For the Hess’s Law experiment, the numbers looked much better. The first thing we did with the data was solve for the change in temperature, which was just final temperature minus initial temperature. The result gave us something like this: 23.9 °C – 19 °C = 4.9 °C. Second, we calculated the heat released by each equation, which is shown as this: q = – [Sp.Ht. * m * ∆t]
q = – [4.18 J/g°C * 99.524 g * 4.9 °C]
q = -2.038 kJ
Then, the heat lost to the calorimeter was calculated using the formula q = – [Cp * ∆t]. From that, we found that q = – [15.0 J/°C * 4.9 °C] = -0.0735 kJ. Next, the total ∆H was found by adding both values of q above, which just equals -2.1115 kJ. In order to find ∆H/mol NaOH, we had to find how many moles were used in each reaction based on the mass of NaOH weighed and recorded in Table 2-1. The format for finding the number of moles looked like the following: 2.0810 g NaOH * (1 mol NaOH / 40 g NaOH) = 0.052 mol NaOH. This value is used to divide the ∆H to find the ∆H/mol NaOH value, which equaled -40.606 kJ/mol. Using the ∆H of Reaction 2 as the theoretical value, and the combined ∆H values of Reactions 1 and 3, we can find out our percent error, which is shown below as:
% error = abs ((theoretical – experimental) / theoretical) * 100
% error = abs ((79.56 – 94.87) / 79.56) * 100
% error = 19.24 %
The above values can all be found on Table 2-1. The above process was repeated with data collected from the whole class, which yielded a 14.47 % error. Finally, using theoretical numbers, we calculated ∆H, ∆S, and ∆G for reaction 2. For the first two, a similar equation of sum of products minus sum of reactants equals ∆H and ∆S respectively. ∆G is calculated using the formula in the introduction, which looked like ∆G = -98.8 – 298(0.0580) = -116.062 kJ/mol.
With the data collected in the third experiment a multitude of calculations were carried out. All of the following data can be found in Table 3-1. First, we solved for ∆H rxn, which is the same as the overall heat equation described in the introduction. The calculation looked liked the following:
∆H rxn = – [(4.184 J/g°C * 98.781 g * 4.35 °C) + (4.184 J/g°C * 48.5133 g * 4.0 °C) + (15.0 J/°C * 4.35 °C)
∆H rxn = -2.68 kJ
Next, we needed to calculate the limiting reactant for each reaction, which was just the reactant that yielded the least product. The method for determining it is like so:
98.781 g HCl * (1 mol HCl / 36 g HCl) * (1 mol NaCl / 1 mol HCl) * (1 g NaCl / 1 mol NaCl) = 2.744 g NaCl
48.5153 g NaOH * (1 mol NaOH / 40 g NaOH) * (1mol NaCl / 1 mol NaOH) * (1 g NaCl / 1 mol NaCl) = 1.213 g NaCl Then, we take the ∆H rxn above and divide it by the moles of limiting reactant, which we discovered above (since each solution is 1.0 M, the moles used is the number of grams divided by 1000). This new ∆H rxn / moles of limiting reactant is the experimental value to be
compared to the theoretical value obtained with given numbers. Comparing these two values using the % error equation above, the % error of one of the reactions comes out to be just 1.25%. The rest of the numbers can be observed in Table 3-2. This concludes all of the calculations that were involved in all of the experiments.

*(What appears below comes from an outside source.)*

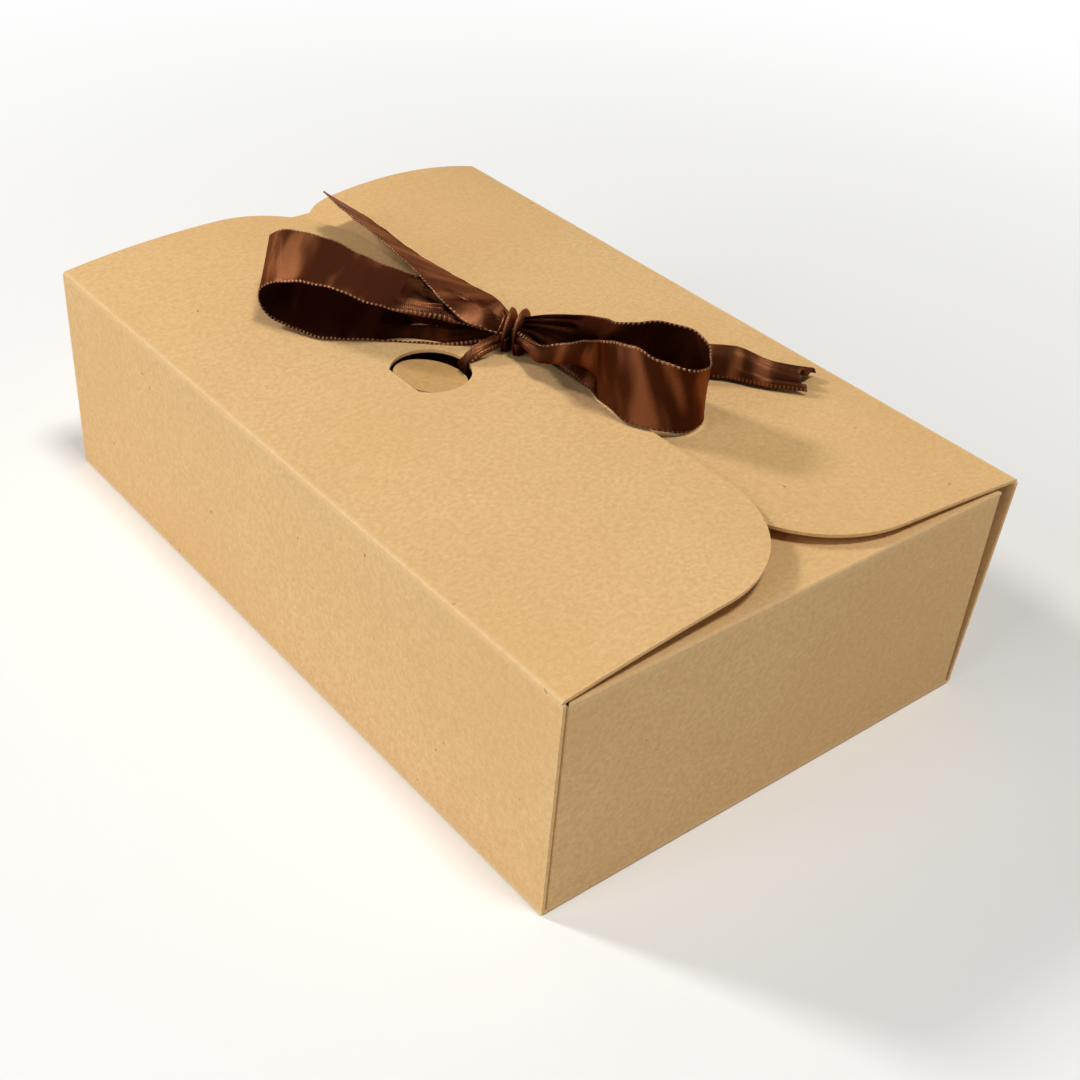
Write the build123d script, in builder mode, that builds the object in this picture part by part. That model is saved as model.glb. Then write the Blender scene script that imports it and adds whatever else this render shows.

The results of this experiment were a mix of both very accurate and nowhere close. For the first experiment, the values for the calorimeter constant were very imprecise, ranging from negative values to ten times greater than the theoretical 15.0 J/°C. This is most likely due to a series of miscalculations and human error. In experiment two, the numbers were far more favorable, with a 19.24 % error for our data and a 14.47 % error for the entire class. This number still seems too high to justify the verification of Hess’s Law and should probably be redone with more care in consistently measuring reactants, but other than that, the experiment was completed well enough. The results for the final experiment are also quite mixed. While some experimental values had only a 1.25 % error, others were grossly erroneous with about 65.1 % error. The most inaccurate data was the ones collected for the reaction of a weak acid and a strong base, which yielded an obviously flawed 300 % error. For the results that were inaccurate, the source of error was most likely to due a miscalculation on my part, possibly in the calculation of the theoretical values, or the experimental for that matter. Much more care must be taken when repeating this lab, for the possible errors are numerous. The purpose of these three labs were to observe the nature of heat and reactions, which the experiments do rather nicely. The procedures described do an excellent job describing the purpose of each step, though they are easy to do incorrectly. In the end, the experiments yielded mediocre results, a mixed bag of incredibly accurate to just very wrong. Thermochemistry is indeed a rather elusive topic, but these experiments make it much more tangible.